The Role of AI in Modern Forecasting
As you grow, you might hear about "AI-driven forecasting." Modern CRMs are now using Artificial Intelligence to look at patterns that humans miss.
For example, an AI might notice that every time a deal sits in the "Contract" stage for more than 10 days, it has a 70% chance of failing. It can then flag that deal for you, suggesting that you take action immediately. While you don’t need AI to start, it is an excellent tool to look forward to once your data foundation is strong.
Conclusion: Start Small, Iterate Often
Revenue forecasting is not about being a psychic. It is about being a scientist. It is about gathering data, forming a hypothesis, testing it, and refining your process based on the results.
You don’t need to be an expert to start. Begin by cleaning up your CRM, standardizing your stages, and having honest conversations with your sales team about the deals in the pipeline. As you do this month after month, you will find that your "guesses" start becoming "predictions," and your "predictions" start becoming "reality."

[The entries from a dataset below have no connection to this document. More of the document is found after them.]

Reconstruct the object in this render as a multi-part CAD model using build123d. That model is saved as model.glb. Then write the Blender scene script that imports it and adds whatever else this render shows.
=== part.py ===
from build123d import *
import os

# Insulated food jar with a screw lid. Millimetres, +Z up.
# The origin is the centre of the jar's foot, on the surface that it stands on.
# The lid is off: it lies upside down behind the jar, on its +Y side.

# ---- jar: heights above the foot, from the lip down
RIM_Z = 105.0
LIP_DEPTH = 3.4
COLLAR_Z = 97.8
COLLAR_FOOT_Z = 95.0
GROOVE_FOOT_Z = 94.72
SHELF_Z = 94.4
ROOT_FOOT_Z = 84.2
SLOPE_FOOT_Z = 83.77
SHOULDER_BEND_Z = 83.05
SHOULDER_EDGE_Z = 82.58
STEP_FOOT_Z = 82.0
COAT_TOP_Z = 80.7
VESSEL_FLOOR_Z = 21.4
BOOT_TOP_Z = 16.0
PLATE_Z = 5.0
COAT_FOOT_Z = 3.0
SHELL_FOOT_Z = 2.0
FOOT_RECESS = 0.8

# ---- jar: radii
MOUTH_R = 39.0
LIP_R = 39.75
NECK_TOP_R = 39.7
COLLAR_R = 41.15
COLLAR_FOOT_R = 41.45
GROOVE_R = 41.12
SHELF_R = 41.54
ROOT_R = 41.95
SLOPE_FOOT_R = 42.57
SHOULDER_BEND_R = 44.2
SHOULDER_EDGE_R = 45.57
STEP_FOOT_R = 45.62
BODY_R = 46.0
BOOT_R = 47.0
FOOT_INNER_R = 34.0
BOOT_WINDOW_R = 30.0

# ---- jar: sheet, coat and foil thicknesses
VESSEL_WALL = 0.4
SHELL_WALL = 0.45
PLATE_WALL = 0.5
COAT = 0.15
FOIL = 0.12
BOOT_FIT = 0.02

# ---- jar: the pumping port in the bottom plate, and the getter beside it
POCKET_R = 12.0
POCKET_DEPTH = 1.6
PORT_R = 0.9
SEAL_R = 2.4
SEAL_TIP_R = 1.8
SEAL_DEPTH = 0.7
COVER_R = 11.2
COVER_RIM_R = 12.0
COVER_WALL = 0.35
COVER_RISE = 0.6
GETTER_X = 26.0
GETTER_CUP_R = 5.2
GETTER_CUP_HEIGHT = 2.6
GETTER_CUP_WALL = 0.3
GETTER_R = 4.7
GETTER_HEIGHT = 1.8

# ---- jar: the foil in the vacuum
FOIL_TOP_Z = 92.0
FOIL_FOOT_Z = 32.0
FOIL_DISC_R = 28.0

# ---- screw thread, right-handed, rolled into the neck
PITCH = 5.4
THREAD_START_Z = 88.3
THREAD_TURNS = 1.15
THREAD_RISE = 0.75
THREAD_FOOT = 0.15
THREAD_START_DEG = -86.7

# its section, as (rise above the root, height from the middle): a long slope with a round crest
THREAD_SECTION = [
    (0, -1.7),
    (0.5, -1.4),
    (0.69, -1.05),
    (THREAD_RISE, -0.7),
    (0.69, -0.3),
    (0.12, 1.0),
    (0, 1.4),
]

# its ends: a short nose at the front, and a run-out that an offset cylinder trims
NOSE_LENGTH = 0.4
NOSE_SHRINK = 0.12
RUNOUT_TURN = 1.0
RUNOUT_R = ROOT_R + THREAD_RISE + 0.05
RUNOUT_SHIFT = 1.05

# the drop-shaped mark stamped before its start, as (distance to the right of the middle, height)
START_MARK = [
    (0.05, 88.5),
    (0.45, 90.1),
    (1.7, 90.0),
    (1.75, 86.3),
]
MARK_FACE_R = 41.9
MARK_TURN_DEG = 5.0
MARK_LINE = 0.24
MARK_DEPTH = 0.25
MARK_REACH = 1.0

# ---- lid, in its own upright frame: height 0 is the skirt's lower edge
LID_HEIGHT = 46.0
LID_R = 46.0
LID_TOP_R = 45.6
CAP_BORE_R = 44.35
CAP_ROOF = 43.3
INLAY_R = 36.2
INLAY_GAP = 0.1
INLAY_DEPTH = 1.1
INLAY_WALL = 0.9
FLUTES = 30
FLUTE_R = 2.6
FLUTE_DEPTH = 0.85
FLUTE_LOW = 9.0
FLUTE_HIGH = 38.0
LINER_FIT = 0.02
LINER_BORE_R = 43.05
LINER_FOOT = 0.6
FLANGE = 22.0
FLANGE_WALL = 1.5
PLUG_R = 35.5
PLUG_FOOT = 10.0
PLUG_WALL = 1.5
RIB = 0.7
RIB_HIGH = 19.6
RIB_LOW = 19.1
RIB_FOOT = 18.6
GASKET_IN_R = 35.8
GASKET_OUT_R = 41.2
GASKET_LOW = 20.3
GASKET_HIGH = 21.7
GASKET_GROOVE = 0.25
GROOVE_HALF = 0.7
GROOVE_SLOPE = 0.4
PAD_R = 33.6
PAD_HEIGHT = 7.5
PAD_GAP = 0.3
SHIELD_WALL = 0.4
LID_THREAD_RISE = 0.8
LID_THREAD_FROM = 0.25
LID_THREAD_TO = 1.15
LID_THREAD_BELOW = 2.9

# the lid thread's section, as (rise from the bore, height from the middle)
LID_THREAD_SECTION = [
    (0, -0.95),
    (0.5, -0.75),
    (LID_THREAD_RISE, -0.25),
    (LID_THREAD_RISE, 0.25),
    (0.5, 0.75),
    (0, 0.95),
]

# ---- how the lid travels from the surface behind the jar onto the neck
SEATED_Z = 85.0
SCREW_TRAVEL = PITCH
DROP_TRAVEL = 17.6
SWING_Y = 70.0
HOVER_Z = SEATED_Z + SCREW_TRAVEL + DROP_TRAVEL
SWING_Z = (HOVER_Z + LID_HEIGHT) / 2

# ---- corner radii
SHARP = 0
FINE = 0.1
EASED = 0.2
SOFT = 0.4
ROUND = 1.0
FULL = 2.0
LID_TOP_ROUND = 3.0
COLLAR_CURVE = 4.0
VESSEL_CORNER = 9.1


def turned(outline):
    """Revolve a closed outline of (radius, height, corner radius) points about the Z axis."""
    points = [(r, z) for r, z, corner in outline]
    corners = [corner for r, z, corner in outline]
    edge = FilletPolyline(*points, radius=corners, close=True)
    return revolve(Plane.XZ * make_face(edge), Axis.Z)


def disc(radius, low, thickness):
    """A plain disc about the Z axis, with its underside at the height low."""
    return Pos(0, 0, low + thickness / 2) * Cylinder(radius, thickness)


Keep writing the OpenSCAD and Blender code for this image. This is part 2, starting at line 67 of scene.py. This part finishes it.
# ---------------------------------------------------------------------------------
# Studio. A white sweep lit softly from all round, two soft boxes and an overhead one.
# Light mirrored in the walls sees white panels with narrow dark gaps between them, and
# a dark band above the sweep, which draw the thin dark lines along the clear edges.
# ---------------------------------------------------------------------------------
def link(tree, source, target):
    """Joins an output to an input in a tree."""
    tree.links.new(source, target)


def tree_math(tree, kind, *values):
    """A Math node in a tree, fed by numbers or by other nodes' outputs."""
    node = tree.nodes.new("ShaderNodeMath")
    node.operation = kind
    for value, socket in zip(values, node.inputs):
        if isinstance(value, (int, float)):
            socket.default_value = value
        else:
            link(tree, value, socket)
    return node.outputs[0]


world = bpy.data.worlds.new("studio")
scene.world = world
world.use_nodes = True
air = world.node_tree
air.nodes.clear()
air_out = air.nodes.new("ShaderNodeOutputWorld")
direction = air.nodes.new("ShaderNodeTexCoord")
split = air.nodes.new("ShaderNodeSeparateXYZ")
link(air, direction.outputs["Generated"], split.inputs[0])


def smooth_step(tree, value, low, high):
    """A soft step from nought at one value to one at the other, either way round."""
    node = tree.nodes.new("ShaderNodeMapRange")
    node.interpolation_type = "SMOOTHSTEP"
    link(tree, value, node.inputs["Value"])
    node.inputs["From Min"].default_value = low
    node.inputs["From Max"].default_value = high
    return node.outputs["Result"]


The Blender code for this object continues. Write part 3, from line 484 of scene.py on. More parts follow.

The path to predictable growth begins with the data you have today. Don’t wait for the perfect system—start forecasting now, refine as you go, and watch your business move from reacting to the market to leading it.
Quick Checklist for Your Next Forecast:
- Are all deal stages updated?
- Have I removed or archived "stale" deals (no activity > 60 days)?
- Does every deal have a realistic "Close Date"?
- Have I reviewed the "Commit" vs. "Best Case" numbers?
- Did I account for any known risks or upcoming company events?
By following this simple, data-first approach, you will gain the clarity you need to steer your business toward a profitable future.